#### LISTING

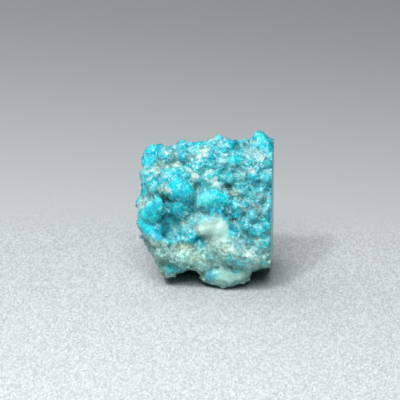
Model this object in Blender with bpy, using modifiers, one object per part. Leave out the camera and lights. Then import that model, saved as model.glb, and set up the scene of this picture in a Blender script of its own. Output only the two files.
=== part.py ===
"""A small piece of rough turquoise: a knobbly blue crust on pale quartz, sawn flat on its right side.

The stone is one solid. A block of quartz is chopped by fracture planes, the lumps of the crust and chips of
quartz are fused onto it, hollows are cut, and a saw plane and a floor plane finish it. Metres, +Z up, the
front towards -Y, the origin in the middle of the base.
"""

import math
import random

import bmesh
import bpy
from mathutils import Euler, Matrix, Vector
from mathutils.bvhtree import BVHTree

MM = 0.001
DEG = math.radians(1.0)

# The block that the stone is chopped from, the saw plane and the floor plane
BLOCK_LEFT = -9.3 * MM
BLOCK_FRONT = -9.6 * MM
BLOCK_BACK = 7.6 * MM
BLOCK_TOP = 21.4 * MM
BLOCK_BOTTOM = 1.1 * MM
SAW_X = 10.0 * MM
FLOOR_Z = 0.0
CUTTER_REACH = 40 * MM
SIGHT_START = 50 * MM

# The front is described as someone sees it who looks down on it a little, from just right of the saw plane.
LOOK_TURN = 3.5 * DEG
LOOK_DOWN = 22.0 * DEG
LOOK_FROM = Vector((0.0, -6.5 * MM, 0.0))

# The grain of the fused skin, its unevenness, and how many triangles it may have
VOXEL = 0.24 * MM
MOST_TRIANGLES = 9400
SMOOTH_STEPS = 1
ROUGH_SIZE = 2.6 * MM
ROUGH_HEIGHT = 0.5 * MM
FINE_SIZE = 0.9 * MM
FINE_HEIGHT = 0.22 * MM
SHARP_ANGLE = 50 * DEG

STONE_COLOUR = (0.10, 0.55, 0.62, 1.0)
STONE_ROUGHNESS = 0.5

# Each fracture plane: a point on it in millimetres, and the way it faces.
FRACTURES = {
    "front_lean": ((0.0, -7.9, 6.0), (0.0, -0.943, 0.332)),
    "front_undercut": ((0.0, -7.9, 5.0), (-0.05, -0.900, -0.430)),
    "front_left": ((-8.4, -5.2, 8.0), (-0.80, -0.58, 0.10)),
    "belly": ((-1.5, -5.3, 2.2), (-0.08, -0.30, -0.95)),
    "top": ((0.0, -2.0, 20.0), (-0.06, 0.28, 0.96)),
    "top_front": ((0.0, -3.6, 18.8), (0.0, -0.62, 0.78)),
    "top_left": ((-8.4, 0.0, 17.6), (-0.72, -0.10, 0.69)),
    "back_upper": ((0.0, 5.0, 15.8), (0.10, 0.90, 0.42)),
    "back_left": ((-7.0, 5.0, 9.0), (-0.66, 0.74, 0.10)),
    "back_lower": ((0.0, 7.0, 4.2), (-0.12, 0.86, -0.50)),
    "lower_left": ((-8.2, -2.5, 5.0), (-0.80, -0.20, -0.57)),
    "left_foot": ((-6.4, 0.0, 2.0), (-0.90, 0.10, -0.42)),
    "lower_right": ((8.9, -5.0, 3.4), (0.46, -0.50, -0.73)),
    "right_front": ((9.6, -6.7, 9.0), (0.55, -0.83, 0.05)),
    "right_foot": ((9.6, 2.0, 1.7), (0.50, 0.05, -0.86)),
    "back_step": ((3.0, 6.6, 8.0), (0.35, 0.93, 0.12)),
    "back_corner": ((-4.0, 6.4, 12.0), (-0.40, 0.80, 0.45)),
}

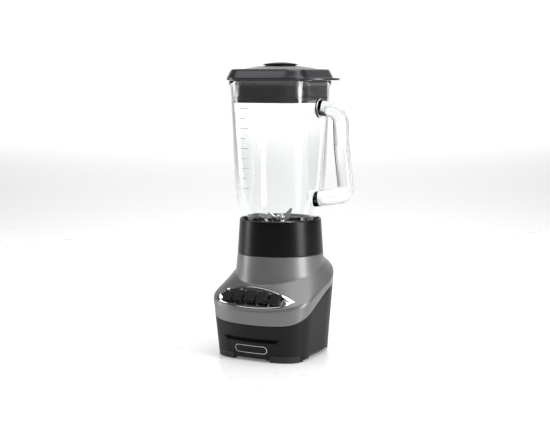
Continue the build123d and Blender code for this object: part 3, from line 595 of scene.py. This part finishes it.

########

**DIRECTIONS:**
Please reproduce each record precisely as written.

**EXPECTED ANSWER:**
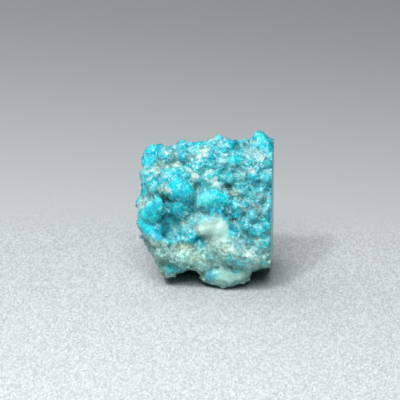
Model this object in Blender with bpy, using modifiers, one object per part. Leave out the camera and lights. Then import that model, saved as model.glb, and set up the scene of this picture in a Blender script of its own. Output only the two files.
=== part.py ===
"""A small piece of rough turquoise: a knobbly blue crust on pale quartz, sawn flat on its right side.

The stone is one solid. A block of quartz is chopped by fracture planes, the lumps of the crust and chips of
quartz are fused onto it, hollows are cut, and a saw plane and a floor plane finish it. Metres, +Z up, the
front towards -Y, the origin in the middle of the base.
"""

import math
import random

import bmesh
import bpy
from mathutils import Euler, Matrix, Vector
from mathutils.bvhtree import BVHTree

MM = 0.001
DEG = math.radians(1.0)

# The block that the stone is chopped from, the saw plane and the floor plane
BLOCK_LEFT = -9.3 * MM
BLOCK_FRONT = -9.6 * MM
BLOCK_BACK = 7.6 * MM
BLOCK_TOP = 21.4 * MM
BLOCK_BOTTOM = 1.1 * MM
SAW_X = 10.0 * MM
FLOOR_Z = 0.0
CUTTER_REACH = 40 * MM
SIGHT_START = 50 * MM

# The front is described as someone sees it who looks down on it a little, from just right of the saw plane.
LOOK_TURN = 3.5 * DEG
LOOK_DOWN = 22.0 * DEG
LOOK_FROM = Vector((0.0, -6.5 * MM, 0.0))

# The grain of the fused skin, its unevenness, and how many triangles it may have
VOXEL = 0.24 * MM
MOST_TRIANGLES = 9400
SMOOTH_STEPS = 1
ROUGH_SIZE = 2.6 * MM
ROUGH_HEIGHT = 0.5 * MM
FINE_SIZE = 0.9 * MM
FINE_HEIGHT = 0.22 * MM
SHARP_ANGLE = 50 * DEG

STONE_COLOUR = (0.10, 0.55, 0.62, 1.0)
STONE_ROUGHNESS = 0.5

# Each fracture plane: a point on it in millimetres, and the way it faces.
FRACTURES = {
    "front_lean": ((0.0, -7.9, 6.0), (0.0, -0.943, 0.332)),
    "front_undercut": ((0.0, -7.9, 5.0), (-0.05, -0.900, -0.430)),
    "front_left": ((-8.4, -5.2, 8.0), (-0.80, -0.58, 0.10)),
    "belly": ((-1.5, -5.3, 2.2), (-0.08, -0.30, -0.95)),
    "top": ((0.0, -2.0, 20.0), (-0.06, 0.28, 0.96)),
    "top_front": ((0.0, -3.6, 18.8), (0.0, -0.62, 0.78)),
    "top_left": ((-8.4, 0.0, 17.6), (-0.72, -0.10, 0.69)),
    "back_upper": ((0.0, 5.0, 15.8), (0.10, 0.90, 0.42)),
    "back_left": ((-7.0, 5.0, 9.0), (-0.66, 0.74, 0.10)),
    "back_lower": ((0.0, 7.0, 4.2), (-0.12, 0.86, -0.50)),
    "lower_left": ((-8.2, -2.5, 5.0), (-0.80, -0.20, -0.57)),
    "left_foot": ((-6.4, 0.0, 2.0), (-0.90, 0.10, -0.42)),
    "lower_right": ((8.9, -5.0, 3.4), (0.46, -0.50, -0.73)),
    "right_front": ((9.6, -6.7, 9.0), (0.55, -0.83, 0.05)),
    "right_foot": ((9.6, 2.0, 1.7), (0.50, 0.05, -0.86)),
    "back_step": ((3.0, 6.6, 8.0), (0.35, 0.93, 0.12)),
    "back_corner": ((-4.0, 6.4, 12.0), (-0.40, 0.80, 0.45)),
}

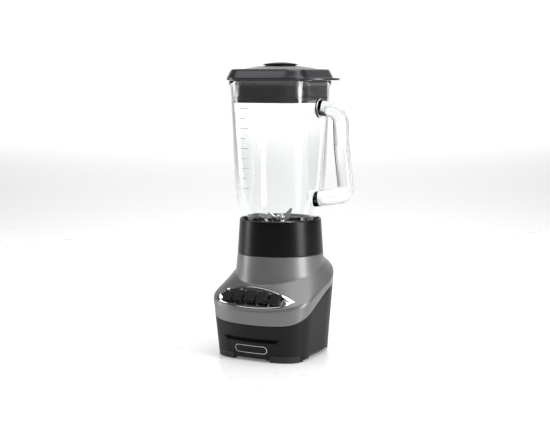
Continue the build123d and Blender code for this object: part 3, from line 595 of scene.py. This part finishes it.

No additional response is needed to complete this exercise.